Buick, Jaguar Push Lexus Dependability Down

carsWhile Toyota won 10 awards in the latest measure of vehicle dependability--a critical determinant of how consumers judge brand by long-term and resale value--its luxury division, Lexus, has ceded the No. 1 position that it had held in the J.D. Power study for 14 years.

Tying for first place in the J.D. Power and Associates 2009 Vehicle Dependability Study are Buick and Jaguar. The jump is a big one for Buick, from sixth place last year, and an even bigger one for Jaguar. The former Ford brand was in 10th place last year. Following in the top five rankings this year, Lexus is second place, followed by sibling Toyota, with Ford's Mercury brand in fifth place.

Buick was tied for No. 1 in 2007 with Lexus, and has been in the Top 10 for seven consecutive years, per Dave Sargent, VP auto research at J.D. Power.



He says vehicle dependability has become more important because the average trade-in period has grown to 73 months. "So it's basically six years, and that number has gone up over the last few months," he says. "In an environment where people are holding cars longer, dependability becomes ever more important because people want to avoid repair."

Sargent says automakers have improved long-term dependability by an average of 10% each year since the inception of the study, "And because vehicle dependability has gotten better overall during the past few years they feel more comfortable holding on to their cars for longer."

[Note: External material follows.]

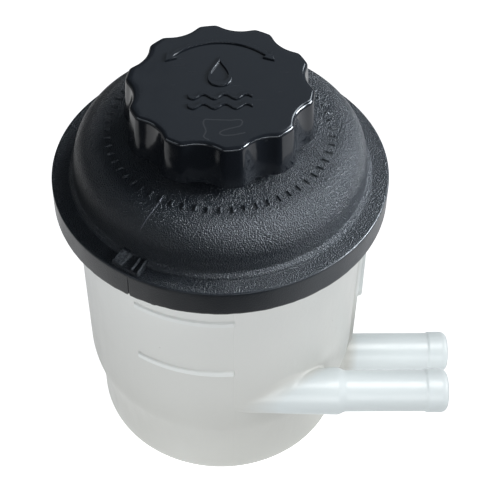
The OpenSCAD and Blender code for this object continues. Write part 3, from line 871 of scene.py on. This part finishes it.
# The rubber ring under the cap's roof and the one on the filter's ledge: black nitrile, cut from tube,
# matt and a little bloomed.
rubber, tree, shader, place = new_finish("black nitrile rubber", (0.022, 0.022, 0.022), 0.72, IOR=1.52)
bloom = noise(tree, place, 140.0, 4.0)
bloomed = blend_colors(
    tree, span(tree, bloom, 0.45, 0.75, 0.0, 0.6), (0.020, 0.020, 0.021), (0.060, 0.060, 0.057))
tree.links.new(bloomed, shader.inputs["Base Color"])
tree.links.new(span(tree, bloom, 0.3, 0.7, 0.62, 0.82), shader.inputs["Roughness"])
bump(tree, shader, noise(tree, place, 2600.0, 2.0), 0.00003)

# The filter: two plates and a slotted support tube in glass-filled nylon, dark grey and faintly mottled
# by its fibres.
nylon, tree, shader, place = new_finish("glass-filled nylon", (0.05, 0.053, 0.057), 0.5, IOR=1.53)
fibres = add(tree, "ShaderNodeMapping", {
    "Vector": place, "Rotation": (0.3, 0.2, 0.7), "Scale": (900.0, 5200.0, 1500.0)}).outputs[0]
mottle = noise(tree, fibres, 1.0, 2.0)
mottled = blend_colors(tree, span(tree, mottle, 0.4, 0.7), (0.045, 0.048, 0.052), (0.085, 0.088, 0.092))
tree.links.new(mottled, shader.inputs["Base Color"])
tree.links.new(span(tree, mottle, 0.35, 0.7, 0.42, 0.6), shader.inputs["Roughness"])
bump(tree, shader, mottle, 0.00003)

# The relief valve's disc and spring: plain spring steel, lapped flat on the disc and drawn and coiled on
# the wire. The spring stands in the support tube and holds the disc up under its port.
steel, tree, shader, place = new_finish("spring steel", (0.56, 0.56, 0.57), 0.3, Metallic=1.0)
lapped = add(tree, "ShaderNodeMapping", {"Vector": place, "Scale": (300.0, 6000.0, 3000.0)}).outputs[0]
lines = noise(tree, lapped, 1.0, 2.0)
tree.links.new(span(tree, lines, 0.3, 0.7, 0.2, 0.42), shader.inputs["Roughness"])
tempered = blend_colors(tree, noise(tree, place, 130.0, 3.0), (0.50, 0.50, 0.51), (0.62, 0.615, 0.60))
tree.links.new(tempered, shader.inputs["Base Color"])
bump(tree, shader, lines, 0.000006)

for name, finish in {"cap_seal": rubber, "filter_seal": rubber, "filter_base": nylon, "filter_core": nylon,
                     "filter_top": nylon, "bypass_disc": steel, "bypass_spring": steel}.items():
    nodes[name].data.materials.clear()
    nodes[name].data.materials.append(finish)
    for lit in lid_light:
        lit.objects.link(nodes[name])

# The pleated sleeve: resin-treated paper folded into 36 pleats with rounded folds, tanned by the fluid.
# One fold is made here and laid round the axis.
media_low = 33.24
media_high = 71.24
pleats = 36
media_inner = 16.2
media_outer = 23.3
half_sheet = 0.3

paper, tree, shader, place = new_finish("pleated filter paper", (0.60, 0.49, 0.30), 0.85, Sheen_Weight=0.2)
mesh_of_fibres = noise(tree, place, 1500.0, 4.0, 0.7)
stain = noise(tree, place, 70.0, 3.0)
stained = blend_colors(tree, span(tree, stain, 0.35, 0.7), (0.64, 0.54, 0.34), (0.44, 0.33, 0.18))
tree.links.new(stained, shader.inputs["Base Color"])
bump(tree, shader, mesh_of_fibres, 0.00008)


def fold():
    count = 25
    turns = np.linspace(-180 / pleats, 180 / pleats, count)
    sway = np.arcsin(0.94 * np.cos(np.radians(turns * pleats))) / math.asin(0.94)
    radius = (media_inner + media_outer) / 2 + (media_outer - media_inner - 2 * half_sheet) / 2 * sway
    x, y = radius * np.cos(np.radians(turns)), radius * np.sin(np.radians(turns))
    dx, dy = np.gradient(x), np.gradient(y)
    off_x, off_y = half_sheet * dy / np.hypot(dx, dy), half_sheet * dx / np.hypot(dx, dy)
    verts, faces = [], []
    for z, side in ((media_low, 1), (media_low, -1), (media_high, -1), (media_high, 1)):
        verts += list(zip(x + side * off_x, y - side * off_y, np.full(count, z)))
    for k in range(4):
        a, b = k * count, (k + 1) % 4 * count
        faces += [(a + i, a + i + 1, b + i + 1, b + i) for i in range(count - 1)]
    return verts, faces


sleeve_mesh = ring_of("pleated_sleeve", *fold(), pleats, paper)
new_piece("pleated_sleeve", [], paper, "reservoir", "filter_media", 60, [sleeve_mesh])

In the study, Toyota won five awards, more than any other brand for-- in its respective segments--the Highlander, Prius, Sequoia, Solara and Tundra. And Lexus, while not number one overall, had four vehicles that won in their respective segments: ES 330, GX 470, LS 430 and SC 430. Ford's Lincoln division won for the Mark LT and Zephyr. Acura, Buick, Dodge, Ford, Honda, Mazda, Mercury, Nissan and Scion won in one segment each.

The yearly study, based on responses from over 46,000 original owners of 2006 model-year vehicles, was fielded in October last year. It rates vehicles by the problems experienced by original owners after three years of ownership.

Sargent says the study reflects the satisfaction people have with vehicles at the top of the lists in the study. "And those people are likely to repurchase, and also more likely to recommend the car. Most consumers are educated and use lots of different sources, and this will be one of them."